# relationship between White Scars and Space Wolves



## MontytheMighty (Jul 21, 2009)

both have "barbarian warrior" origins (Mongols and Vikings) 

I read somewhere (in Collected Visions I recall) that Khan and Russ were buddies, but when Russ requested help from Khan after being ambushed by the Alpha Legion, Khan had to apologize and refuse because he was needed for the defense of Terra 

Did Russ or the SW hold a grudge against the WS, or do they understand that the WS had to place duty to the Imperium above personal friendship?


----------



## Baron Spikey (Mar 26, 2008)

MontytheMighty said:


> both have "barbarian warrior" origins (Mongols and Vikings)
> 
> I read somewhere (in Collected Visions I recall) that Khan and Russ were buddies, but when Russ requested help from Khan after being ambushed by the Alpha Legion, Khan had to apologize and refuse because he was needed for the defense of Terra
> 
> Did Russ or the SW hold a grudge against the WS, or do they understand that the WS had to place duty to the Imperium above personal friendship?


Well Russ was ever the fiercely loyal pragmatist and he had to know that the Khan was unable to turn his back on their father (especially after essentially stumbling into a galaxy spanning civil war which had already been tearing the Imperium apart for over 6 years), which would have been the result if he'd ignored the orders of Dorn to return to Terra and gone to Russ' aid.


----------



## Angel of Blood (Aug 18, 2010)

I'm pretty sure Collected Visions says that when Russ heard Khan wasn't coming to help he just shrugged his shoulders and carried on fighting, didn't look like he was angry at all, like Baron said, Russ is smart enough to know that Khan had no choice and it was either come to his aid or the Emperors, Russ would have likely made the same decision had their roles been reversed.


----------



## MontytheMighty (Jul 21, 2009)

just for fun, Russ vs. Khan...who would win in a friendly sparring match? a fight to the death? it's like super Viking vs. super Genghis khan

EDIT: I just read this on http://warhammer40k.wikia.com/wiki/Jaghatai_Khan

apparently the Khan was also friends with the Lion...I wonder how Russ felt about that, especially after Lion knocked Russ unconscious


----------



## cragnes417 (Jul 22, 2010)

becareful of that wiki its even worse then lexicanum as it will add inaccurate stuff on there


----------



## Angel of Blood (Aug 18, 2010)

MontytheMighty said:


> just for fun, Russ vs.
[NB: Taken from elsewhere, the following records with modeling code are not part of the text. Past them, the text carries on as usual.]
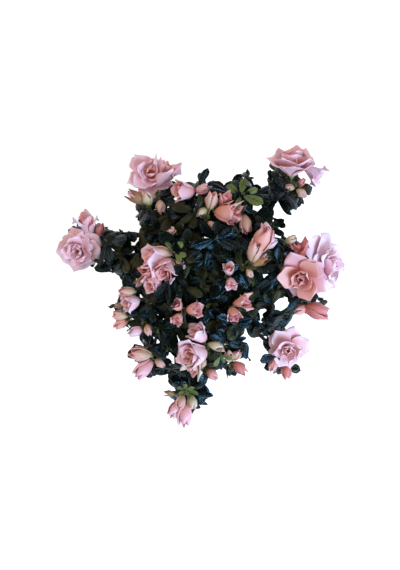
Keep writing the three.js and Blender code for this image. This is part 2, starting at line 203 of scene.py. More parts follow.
def open_mesh():
    """Opens the active piece for editing, with all of it selected."""
    bpy.ops.object.mode_set(mode="EDIT")
    bpy.ops.mesh.select_all(action="SELECT")


def close_mesh():
    """Turns all faces of the opened piece outwards and ends the editing."""
    bpy.ops.mesh.select_all(action="SELECT")
    bpy.ops.mesh.normals_make_consistent(inside=False)
    bpy.ops.object.mode_set(mode="OBJECT")


def pull_through(stations, extrude, radius_now, height_now):
    """Pulls the selected round edge or face through stations, each a radius and a height."""
    for radius, height in stations:
        extrude(TRANSFORM_OT_translate={"value": (0, 0, height - height_now)})
        share = radius / radius_now
        bpy.ops.transform.resize(value=(share, share, 1), center_override=(0, 0, height))
        radius_now, height_now = radius, height


def pot_outside(height):
    share = height / pot_high.z
    return FOOT_RADIUS + (RIM_RADIUS - BAND_STEP - FOOT_RADIUS) * share


band_foot = pot_high.z - BAND_HEIGHT
profile = [(FOOT_RADIUS, FOOT_ROUND)]
for ring in range(RING_COUNT * 3 + 1):
    height = 1.6 * mm + (band_foot - 3.6 * mm) * ring / (RING_COUNT * 3)
    ripple = RING_DEPTH * (math.cos(2 * math.pi * ring / 3) - 1)
    profile.append((pot_outside(height) + ripple, height))
profile += [
    (pot_outside(band_foot) + 0.4 * mm, band_foot - 0.9 * mm),
    (RIM_RADIUS - 1.9 * mm, band_foot - 0.2 * mm),
    (RIM_RADIUS - 0.8 * mm, band_foot + 1.2 * mm),
    (RIM_RADIUS - 0.3 * mm, pot_high.z - 6 * mm),
    (RIM_RADIUS, pot_high.z - 2.6 * mm),
    (RIM_RADIUS - 0.6 * mm, pot_high.z - 1.0 * mm),
    (RIM_RADIUS - 1.7 * mm, pot_high.z - 0.2 * mm),
    (RIM_RADIUS - 3.2 * mm, pot_high.z),
    (RIM_RADIUS - 5.0 * mm, pot_high.z - 0.3 * mm),
    (RIM_RADIUS - 6.4 * mm, pot_high.z - 1.4 * mm),
    (RIM_RADIUS - BAND_STEP - POT_WALL, pot_high.z - 3.2 * mm),
    (pot_outside(SOIL_TOP) - POT_WALL, SOIL_TOP),
    (pot_outside(6 * mm) - POT_WALL, 6 * mm),
]

pot = disc("glazed_pot", POT_SIDES, FOOT_RADIUS - FOOT_ROUND, 0)
open_mesh()
pull_through(profile, bpy.ops.mesh.extrude_region_move, FOOT_RADIUS - FOOT_ROUND, 0)
close_mesh()
bpy.ops.object.shade_smooth_by_angle(angle=math.radians(50))
pot.data.materials.append(
    speckled("glaze", (0.58, 0.55, 0.49), (0.48, 0.45, 0.39), 60, 0.16, 0.05 * mm, 300, coat=0.4)
)
pot.data.materials.append(
    speckled("bare_stoneware", (0.45, 0.36, 0.27), (0.33, 0.25, 0.18), 500, 0.8, 0.12 * mm, 1500)
)
for face in pot.data.polygons:
    face.material_index = int(face.center.z < POT_BARE_FOOT and face.center.xy.length > 1 * mm)
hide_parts("pot")
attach(pot, "root")


# ---------------------------------------------------------------- soil
# Moist dark peat, pressed level and a little lower at the wall, with loose crumbs and bits of bark.
CRUMBS = 620
CRUMB_SIZE = (0.7 * mm, 2.1 * mm)
CHIPS = 60
CHIP_SIZE = (2.6 * mm, 5 * mm)
FLAT_RINGS, FLAT_STEP = 14, 2.6 * mm

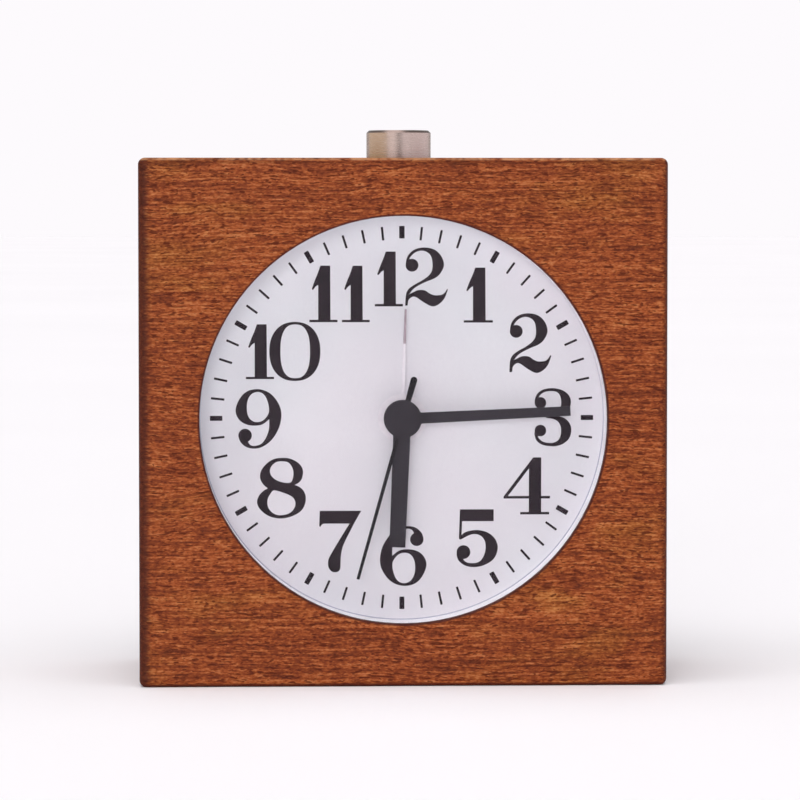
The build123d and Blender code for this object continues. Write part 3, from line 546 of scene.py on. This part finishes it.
def printed(name, areas, thick):
    """Flat print on the dial. areas is a list of (outline, holes, thickness over the first one), mm from the dial axis."""
    verts, faces = [], []
    for outline, holes, extra in areas:
        loops = [outline] + holes
        y0, y1 = DIAL_FACE_Y, DIAL_FACE_Y - thick - extra
        flat = [(x, z) for loop in loops for x, z in loop]
        tris = tessellate_polygon([[Vector((x, z, 0.0)) for x, z in loop] for loop in loops])
        base = len(verts)
        verts += [(x * MM, y1 * MM, (DIAL_Z + z) * MM) for x, z in flat]
        back = len(verts)
        verts += [(x * MM, y0 * MM, (DIAL_Z + z) * MM) for x, z in flat]
        for a, b, c in tris:
            pa, pb, pc = flat[a], flat[b], flat[c]
            area = (pb[0] - pa[0]) * (pc[1] - pa[1]) - (pc[0] - pa[0]) * (pb[1] - pa[1])
            if abs(area) < 1e-9:
                continue
            # seen from the front (-Y), x to the right and z up, a face with normal -Y runs counter-clockwise
            faces.append((base + a, base + b, base + c) if area > 0 else (base + a, base + c, base + b))
        at = 0
        for k, loop in enumerate(loops):
            n = len(loop)
            turn = sum(loop[i][0] * loop[(i + 1) % n][1] - loop[(i + 1) % n][0] * loop[i][1] for i in range(n))
            out = (turn > 0) == (k == 0)
            for i in range(n):
                i2 = (i + 1) % n
                q = (base + at + i, back + at + i, back + at + i2, base + at + i2)
                faces.append(q if out else q[::-1])
            at += n
    me = bpy.data.meshes.new(name)
    me.from_pydata(verts, [], faces)
    me.update()
    me.materials.append(finishes["dial_ink"])
    o = bpy.data.objects.new(name, me)
    bpy.context.scene.collection.objects.link(o)
    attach(o, "case")
    return o


def disc(cx, cz, r, n=40):
    return [(cx + r * math.cos(2 * math.pi * k / n), cz + r * math.sin(2 * math.pi * k / n)) for k in range(n)]


def tick(minute, r_out, length, width, corner=0.06):
    """Radial bar with slightly rounded corners."""
    a = math.radians(90 - 6 * minute)
    ux, uz, vx, vz = math.cos(a), math.sin(a), -math.sin(a), math.cos(a)
    pts = []
    for r, w in ((r_out, -width / 2 + corner), (r_out - corner, -width / 2), (r_out - length + corner, -width / 2),
                 (r_out - length, -width / 2 + corner), (r_out - length, width / 2 - corner),
                 (r_out - length + corner, width / 2), (r_out - corner, width / 2), (r_out, width / 2 - corner)):
        pts.append((r * ux + w * vx, r * uz + w * vz))
    return pts


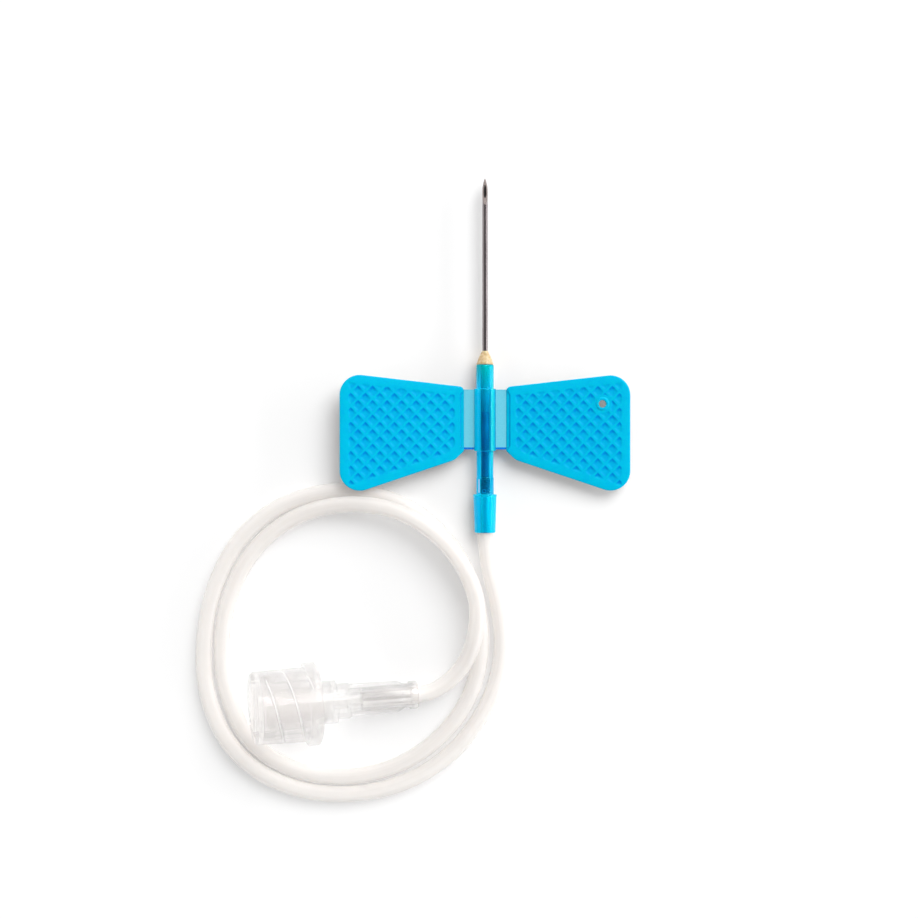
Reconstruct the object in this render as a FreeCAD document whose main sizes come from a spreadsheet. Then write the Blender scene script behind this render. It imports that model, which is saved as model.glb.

Khan...who would win in a friendly sparring match? a fight to the death? it's like super Viking vs. super Genghis khan
> 
> EDIT: I just read this on http://warhammer40k.wikia.com/wiki/Jaghatai_Khan
> 
> apparently the Khan was also friends with the Lion...I wonder how Russ felt about that, especially after Lion knocked Russ unconscious



Well Jonson and Russ shared one of the closest friendships amongst the primarchs, much like Fulgrim and Ferrus or Horus and Sanguinius. They may have had that one incident, but in the end it forged an even stronger brotherhood between them. So I doubt Russ would have minded in the slightest.


----------



## MontytheMighty (Jul 21, 2009)

Angel of Blood said:


> Well Jonson and Russ shared one of the closest friendships amongst the primarchs, much like Fulgrim and Ferrus or Horus and Sanguinius. They may have had that one incident, but in the end it forged an even stronger brotherhood between them. So I doubt Russ would have minded in the slightest.


I was under the impression they hated each other after Jonson punched Russ 

could you point out the fluff that says they were friends and became even better friends after the incident? it would be interesting to read


----------



## Baron Spikey (Mar 26, 2008)

MontytheMighty said:


> I was under the impression they hated each other after Jonson punched Russ
> 
> could you point out the fluff that says they were friends and became even better friends after the incident? it would be interesting to read


_Codex: Space Wolves_ pg.91 and_ Prospero Burns_ are the 2 most recent publications that spring to mind.


----------